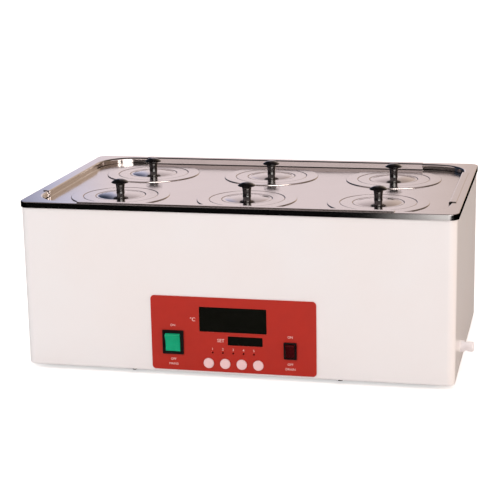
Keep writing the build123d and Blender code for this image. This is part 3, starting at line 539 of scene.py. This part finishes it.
    def floor(self, scene):
        """A white floor that keeps the bath's shadow and looks dark in the polished steel, except a painted
        glow.
        """
        bpy.ops.mesh.primitive_plane_add(size=12, location=(0, 0, 0))
        floor = bpy.context.object
        floor.name = "floor"
        made, tree, shader = material("matt_white_floor", "#F2EFEE", 0.9)
        rays = add(tree, "ShaderNodeLightPath")
        output = tree.nodes["Material Output"]
        glow = add(tree, "ShaderNodeEmission", sockets={"Color": (1, 1, 1, 1), "Strength": 0.55})
        lit = add(tree, "ShaderNodeAddShader", {0: shader.outputs[0], 1: glow.outputs[0]})
        seen = add(tree, "ShaderNodeMixShader", {"Fac": rays.outputs["Is Camera Ray"],
                                                 1: shader.outputs[0], 2: lit.outputs[0]})
        place = add(tree, "ShaderNodeTexCoord")
        axes = add(tree, "ShaderNodeSeparateXYZ", {"Vector": place.outputs["Object"]})
        # Painted glow for glossy rays only: a floor patch ahead of the bath, brighter to the right, mirrored
        # as the lip's highlight
        bright = add(tree, "ShaderNodeMapRange", {"Value": axes.outputs["X"]},
                     interpolation_type="SMOOTHSTEP",
                     sockets={"From Min": 0.02, "From Max": 0.19, "To Min": 0.004, "To Max": 1.1})
        ahead = add(tree, "ShaderNodeMapRange", {"Value": axes.outputs["Y"]},
                    sockets={"From Min": -0.95, "From Max": -1.02, "To Min": 0.0, "To Max": 1.0})
        painted_glow_patch = add(tree, "ShaderNodeMath", {0: bright.outputs["Result"], 1: ahead.outputs["Result"]},
                    operation="MULTIPLY")
        # The floor as the steel sees it: dark, but for the painted glow patch
        dark = add(tree, "ShaderNodeEmission", {"Strength": painted_glow_patch.outputs[0]},
                   sockets={"Color": (1, 1, 1, 1)})
        whole = add(tree, "ShaderNodeMixShader", {"Fac": rays.outputs["Is Glossy Ray"],
                                                  1: seen.outputs[0], 2: dark.outputs[0]})
        tree.links.new(whole.outputs[0], output.inputs["Surface"])
        floor.data.materials.append(made)


class BATH_OT_case(bpy.types.Operator):
    """The enamelled case, its covers, feet and screws"""
    bl_idname = "bath.case"
    bl_label = "Case"

    def execute(self, context):
        enamel = baked_enamel("white_stove_enamel", colours().enamel, "#F3F0F0")
        zinc = satin_steel("zinc_plated_steel", "#B9BABD")
        rubber = moulded_plastic("black_nitrile_rubber", "#161616", "#0E0E0E", 0.75, grain_mm=0.9,
                                 depth_mm=0.03)
        dressed("outer_case", enamel, "bath", "case_wrap")
        dressed("rear_cover", enamel, "bath", "rear_cover_sheet")
        dressed("base_plate", zinc, "bath", "base_sheet")
        dressed("case_screws", satin_steel("stainless_screws", "#C4C3C2", 0.25), "bath",
                "case_screw_set")
        dressed("rubber_feet", rubber, "bath", "moulded_feet")
        return {"FINISHED"}


class BATH_OT_tank(bpy.types.Operator):
    """The pressed tank and what stands in it"""
    bl_idname = "bath.tank"
    bl_label = "Tank"

    def execute(self, context):
        steel = polished_stainless("polished_tank_stainless", colours().steel, 0.09, 0.25)
        sheath = satin_steel("oxidised_heater_sheath", "#77716B", 0.42)
        mesh = merged_copy("tank")
        self.crisp_lip(mesh)
        steady(finished("pressed_tank", mesh, steel, "bath", replaces=("tank",),
                        crease=25))
        dressed("tank_shelf", satin_steel("brushed_shelf_stainless", "#C9C6C4", 0.28), "shelf",
                "perforated_shelf")
        dressed("heater", sheath, "bath", "heater_tube")
        dressed("temperature_probe", satin_steel("drawn_probe_stainless", "#BDBAB7", 0.2), "bath",
                "probe_sheath")
        dressed("floor_fittings", satin_steel("turned_brass", "#C9A358", 0.3), "bath",
                "brass_fittings")
        coloured("insulation", mineral_wool("pressed_mineral_wool"))
        return {"FINISHED"}

    def crisp_lip(self, mesh):
        """Draws the outer face of the turned-down lip's bend in to a tighter one."""
        low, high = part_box("tank")
        centre = (low + high) / 2
        half = (high - low) / 2
        corner = FLANGE_CORNER * MM
        bend = LIP_BEND * MM
        for vertex in mesh.vertices:
            x, y = vertex.co.x - centre.x, vertex.co.y - centre.y
            qx, qy = abs(x) - (half.x - corner), abs(y) - (half.y - corner)
            inward = -max(qx - corner, qy - corner) if min(qx, qy) < 0 else corner - hypot(qx, qy)
            down = high.z - vertex.co.z
            if inward > bend or down > bend or hypot(bend - inward, bend - down) < bend - 0.2 * MM:
                continue
            step = inward * (1 - LIP_TIGHT)
            if min(qx, qy) < 0:
                out = Vector((x / abs(x), 0, 0)) if qx > qy else Vector((0, y / abs(y), 0))
            else:
                out = Vector((qx * x / abs(x), qy * y / abs(y), 0)).normalized()
            vertex.co += out * step
            vertex.co.z += down * (1 - LIP_TIGHT)


class BATH_OT_lid(bpy.types.Operator):
    """The lid plate with its hanging strips, and the rings and covers of the six wells"""
    bl_idname = "bath.lid"
    bl_label = "Lid and wells"

    def execute(self, context):
        plate = polished_stainless("polished_lid_stainless", colours().steel, 0.14, 0.5)
        ring = polished_stainless("pressed_ring_stainless", colours().steel, 0.13, 0.35)
        phenolic = moulded_plastic("black_phenolic", colours().knob, "#141212", 0.12, ior=1.58, coat=0.6,
                                   coat_roughness=0.05, grain_mm=9, depth_mm=0.0015)
        mesh = merged_copy("lid_plate")
        self.lean_strips(mesh)
        steady(finished("folded_lid_plate", mesh, plate, "lid", replaces=("lid_plate",),
                        crease=25))
        for well in WELLS:
            low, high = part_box(f"outer_ring_{well}")
            self.well(well, (low + high) / 2, ring, phenolic)
        return {"FINISHED"}

    def lean_strips(self, mesh):
        """Leans the long hanging strips inwards towards their foot, as sprung strips stand."""
        low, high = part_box("lid_plate")
        middle = (low.y + high.y) / 2
        half = (high.y - low.y) / 2 - STRIP_REACH * MM
        top = high.z - RING_SHEET * MM
        for vertex in mesh.vertices:
            aside = vertex.co.y - middle
            if vertex.co.z < top and abs(aside) > half - STRIP_BAND * MM:
                shift = (top - vertex.co.z) * tan(radians(STRIP_LEAN))
                vertex.co.y -= shift if aside > 0 else -shift

    def well(self, well, centre, ring, phenolic):
        """The nested rings, the domed cover and the knob of one well, turned about its axis."""
        for size, finish_name in (("outer", "large"), ("inner", "small")):
            node = f"{size}_ring_{well}"
            low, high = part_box(node)
            bottom, top = low.z / MM, high.z / MM
            rim = (high.x - low.x) / 2 / MM
            seat = RING_SEATS[size]
            step = top - RING_STEP
            bore = RING_BORES[size]
            outline = [(rim, top - RING_SHEET), (rim, top), (seat, top), (seat, step), (bore, step),
                       (bore, bottom), (seat + RING_SHEET, bottom), (seat + RING_SHEET, top - RING_SHEET)]
            mesh = lathe(rounded(outline, {1: 0.7, 2: 0.45, 3: 0.3, 4: 0.3, 5: 0.3}), centre)
            steady(finished(f"{finish_name}_ring_{well}", mesh, ring, node,
                            replaces=(node,)))
        self.cover(well, centre, ring)
        self.knob(well, centre, phenolic)

    def cover(self, well, centre, ring):
        """A pressed cover: rolled rim and a shallow dome under the knob."""
        node = f"cover_{well}"
        low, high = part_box(node)
        bottom = low.z / MM
        r = (high.x - low.x) / 2 / MM
        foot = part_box(f"knob_{well}")[0].z / MM
        rim = r - COVER_RIM
        land = COVER_LAND
        rise = foot - bottom - RING_SHEET
        span = rim ** 2 - land ** 2
        radii = [rim + (land - rim) * i / 12 for i in range(13)]
        dome = [(q, rise * (rim ** 2 - q ** 2) / span) for q in radii]
        top = bottom + RING_SHEET
        outline = [(r, bottom), (r, bottom + 0.6), (r - 0.4, top), (rim + 0.6, top)]
        outline += [(q, top + h) for q, h in dome] + [(STUD_R, foot), (STUD_R, high.z / MM), (0, high.z / MM)]
        outline += [(0, foot - RING_SHEET)] + [(q, bottom + h) for q, h in dome[::-1]]
        finished(f"domed_cover_{well}", lathe(outline, centre), ring, node,
                 replaces=(node,), crease=35)

    def knob(self, well, centre, phenolic):
        """A mushroom knob with a waisted stem, a thin rim and a domed cap, hollow for its stud."""
        node = f"knob_{well}"
        low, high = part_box(node)
        z, top = low.z / MM, high.z / MM
        cap = (high.x - low.x) / 2 / MM
        rim = top - KNOB_CROWN
        radius = (cap ** 2 + KNOB_CROWN ** 2) / (2 * KNOB_CROWN)
        crown = [(cap * sin(a), top - radius + (radius ** 2 - (cap * sin(a)) ** 2) ** 0.5)
                 for a in [pi / 2 * (1 - i / 12) for i in range(13)]]
        stem = [(r, z + h) for r, h in KNOB_STEM]
        stem += [(cap - CAP_EDGE, z + CAP_EDGE_H), (cap, rim - CAP_EDGE / 2)]
        bore = STUD_R + THREAD_PLAY
        outline = [(0, z + STUD_HOLE_H), (bore, z + STUD_HOLE_H), (bore, z)] + stem + crown
        finished(f"mushroom_knob_{well}", lathe(outline, centre, 64), phenolic, f"cover_{well}",
                 replaces=(node,), crease=40)


class BATH_OT_panel(bpy.types.Operator):
    """The control panel, its displays, lamps, keys and switches"""
    bl_idname = "bath.panel"
    bl_label = "Control panel"

    def execute(self, context):
        red = moulded_plastic("red_polyester_overlay", colours().panel, "#B4281B", 0.34, grain_mm=0.5,
                              depth_mm=0.008)
        window = moulded_plastic("smoked_acrylic_window", "#131410", "#0C0D09", 0.2, ior=1.49)
        keycap = moulded_plastic("pale_key_plastic", "#F6D6D8", "#EECBCD", 0.4)
        black = moulded_plastic("black_switch_nylon", "#0E0D0D", "#171616", 0.36)
        green = moulded_plastic("green_polycarbonate", colours().power, "#0E9E72", 0.2, ior=1.58)
        dark_red = moulded_plastic("dark_red_polycarbonate", colours().drain, "#2E0308", 0.2, ior=1.58)
        ink = printed_ink("white_screen_ink", "#F6DCD8", "#EFC9C4")
        lamp = moulded_plastic("dark_lamp_lens", "#5A0E0C", "#430807", 0.2)
        dressed("control_panel", red, "bath", "overlay_plate", bevel_mm=0.25)
        dressed("process_display", window, "bath", "large_window")
        dressed("setpoint_display", window, "bath", "small_window")
        dressed("indicator_lamps", lamp, "bath", "lamp_lenses")
        for key in KEYS:
            dressed(key, keycap, key, f"{key}_cap")
        dressed("power_switch", black, "bath", "power_bezel", bevel_mm=0.2)
        dressed("power_rocker", green, "power_lever", "green_rocker", bevel_mm=0.35)
        dressed("outlet_switch", black, "bath", "drain_bezel", bevel_mm=0.2)
        dressed("outlet_rocker", dark_red, "outlet_lever", "red_rocker", bevel_mm=0.3)
        self.print_words(ink)
        return {"FINISHED"}

    def print_words(self, ink):
        """Plain words and numbers in white ink round the displays and switches."""
        low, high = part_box("control_panel")
        middle = (low + high) / 2
        front = low.y - 0.02 * MM
        heights = {"small": sizes().small_print, "large": sizes().large_print}
        numbers = [(f"lamp_number_{i + 1}", str(i + 1), (i - LAMP_COUNT // 2) * LAMP_PITCH, LAMP_NUMBER_Z,
                    "small", 1.0) for i in range(LAMP_COUNT)]
        for name, text, x, z, kind, share in [*PANEL_WORDS, *numbers]:
            at = (middle.x + x * MM, front, middle.z + z * MM)
            lettering(name, text, heights[kind] * share, at, ink, "bath")


class BATH_OT_drain(bpy.types.Operator):
    """The drain nozzle, valve and hose"""
    bl_idname = "bath.drain"
    bl_label = "Drain"

    def execute(self, context):
        nylon = moulded_plastic("natural_white_nylon", "#FAF9FC", "#F4F3F8", 0.35, ior=1.53)
        hose = moulded_plastic("milky_silicone", "#CFCCC6", "#C2BEB6", 0.4)
        valve = moulded_plastic("black_valve_nylon", "#1A1A1B", "#121213", 0.5)
        dressed("drain_nozzle", nylon, "bath", "hose_nozzle")
        dressed("drain_hose", hose, "bath", "bent_hose")
        dressed("drain_valve", valve, "bath", "solenoid_valve")
        return {"FINISHED"}


class BATH_OT_inside(bpy.types.Operator):
    """The electrical parts under the tank, and the rear fittings"""
    bl_idname = "bath.inside"
    bl_label = "Electrical parts"

    def execute(self, context):
        gland = moulded_plastic("black_polyamide", "#191919", "#121212", 0.42)
        dressed("mains_gland", gland, "bath", "cord_gland")
        dressed("fuse_holder", gland, "bath", "fuse_socket")
        dressed("fuse_cap", gland, "fuse_carrier", "fuse_lid")
        coloured("controller_board", moulded_plastic("green_solder_mask", "#12502C", "#0C3D20", 0.35))
        coloured("power_supply", satin_steel("perforated_aluminium", "#B4B6B8", 0.35))
        coloured("heat_sink", satin_steel("extruded_aluminium", "#BFC0C3", 0.3))
        coloured("heater_relay", moulded_plastic("black_relay_housing", "#202022", "#171719", 0.45))
        coloured("terminal_strip", moulded_plastic("ivory_polyamide", "#D9D3C0", "#CEC7B2", 0.5))
        coloured("thermal_cutout", moulded_plastic("brown_phenolic", "#3A2419", "#2D1B12", 0.4))
        return {"FINISHED"}


class BATH_PT_panel(bpy.types.Panel):
    bl_label = "Water bath"
    bl_idname = "BATH_PT_panel"
    bl_space_type = "VIEW_3D"
    bl_region_type = "UI"
    bl_category = "Water bath"

    def draw(self, context):
        for group in (context.scene.bath_colours, context.scene.bath_sizes):
            for name in group.__annotations__:
                self.layout.prop(group, name)
        for operator in OPERATORS:
            self.layout.operator(operator.bl_idname)


OPERATORS = (BATH_OT_stage, BATH_OT_case, BATH_OT_tank, BATH_OT_lid, BATH_OT_panel, BATH_OT_drain,
             BATH_OT_inside)
CLASSES = (BathColours, BathSizes, *OPERATORS, BATH_PT_panel)


def register():
    for each in CLASSES:
        bpy.utils.register_class(each)
    bpy.types.Scene.bath_colours = bpy.props.PointerProperty(type=BathColours)
    bpy.types.Scene.bath_sizes = bpy.props.PointerProperty(type=BathSizes)


def unregister():
    del bpy.types.Scene.bath_sizes
    del bpy.types.Scene.bath_colours
    for each in reversed(CLASSES):
        bpy.utils.unregister_class(each)


def main():
    register()
    for name in ("stage", "case", "tank", "lid", "panel", "drain", "inside"):
        getattr(bpy.ops.bath, name)()


if __name__ == "__main__":
    main()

========================================================================

**Task description**
Return a word-for-word copy of the lines from the beginning of the listing to the line holding "floor.data.materials.append(made)", both kept.

**Answer to the exercise**
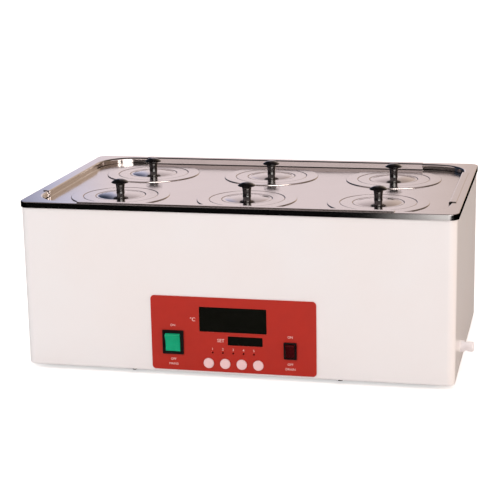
Keep writing the build123d and Blender code for this image. This is part 3, starting at line 539 of scene.py. This part finishes it.
    def floor(self, scene):
        """A white floor that keeps the bath's shadow and looks dark in the polished steel, except a painted
        glow.
        """
        bpy.ops.mesh.primitive_plane_add(size=12, location=(0, 0, 0))
        floor = bpy.context.object
        floor.name = "floor"
        made, tree, shader = material("matt_white_floor", "#F2EFEE", 0.9)
        rays = add(tree, "ShaderNodeLightPath")
        output = tree.nodes["Material Output"]
        glow = add(tree, "ShaderNodeEmission", sockets={"Color": (1, 1, 1, 1), "Strength": 0.55})
        lit = add(tree, "ShaderNodeAddShader", {0: shader.outputs[0], 1: glow.outputs[0]})
        seen = add(tree, "ShaderNodeMixShader", {"Fac": rays.outputs["Is Camera Ray"],
                                                 1: shader.outputs[0], 2: lit.outputs[0]})
        place = add(tree, "ShaderNodeTexCoord")
        axes = add(tree, "ShaderNodeSeparateXYZ", {"Vector": place.outputs["Object"]})
        # Painted glow for glossy rays only: a floor patch ahead of the bath, brighter to the right, mirrored
        # as the lip's highlight
        bright = add(tree, "ShaderNodeMapRange", {"Value": axes.outputs["X"]},
                     interpolation_type="SMOOTHSTEP",
                     sockets={"From Min": 0.02, "From Max": 0.19, "To Min": 0.004, "To Max": 1.1})
        ahead = add(tree, "ShaderNodeMapRange", {"Value": axes.outputs["Y"]},
                    sockets={"From Min": -0.95, "From Max": -1.02, "To Min": 0.0, "To Max": 1.0})
        painted_glow_patch = add(tree, "ShaderNodeMath", {0: bright.outputs["Result"], 1: ahead.outputs["Result"]},
                    operation="MULTIPLY")
        # The floor as the steel sees it: dark, but for the painted glow patch
        dark = add(tree, "ShaderNodeEmission", {"Strength": painted_glow_patch.outputs[0]},
                   sockets={"Color": (1, 1, 1, 1)})
        whole = add(tree, "ShaderNodeMixShader", {"Fac": rays.outputs["Is Glossy Ray"],
                                                  1: seen.outputs[0], 2: dark.outputs[0]})
        tree.links.new(whole.outputs[0], output.inputs["Surface"])
        floor.data.materials.append(made)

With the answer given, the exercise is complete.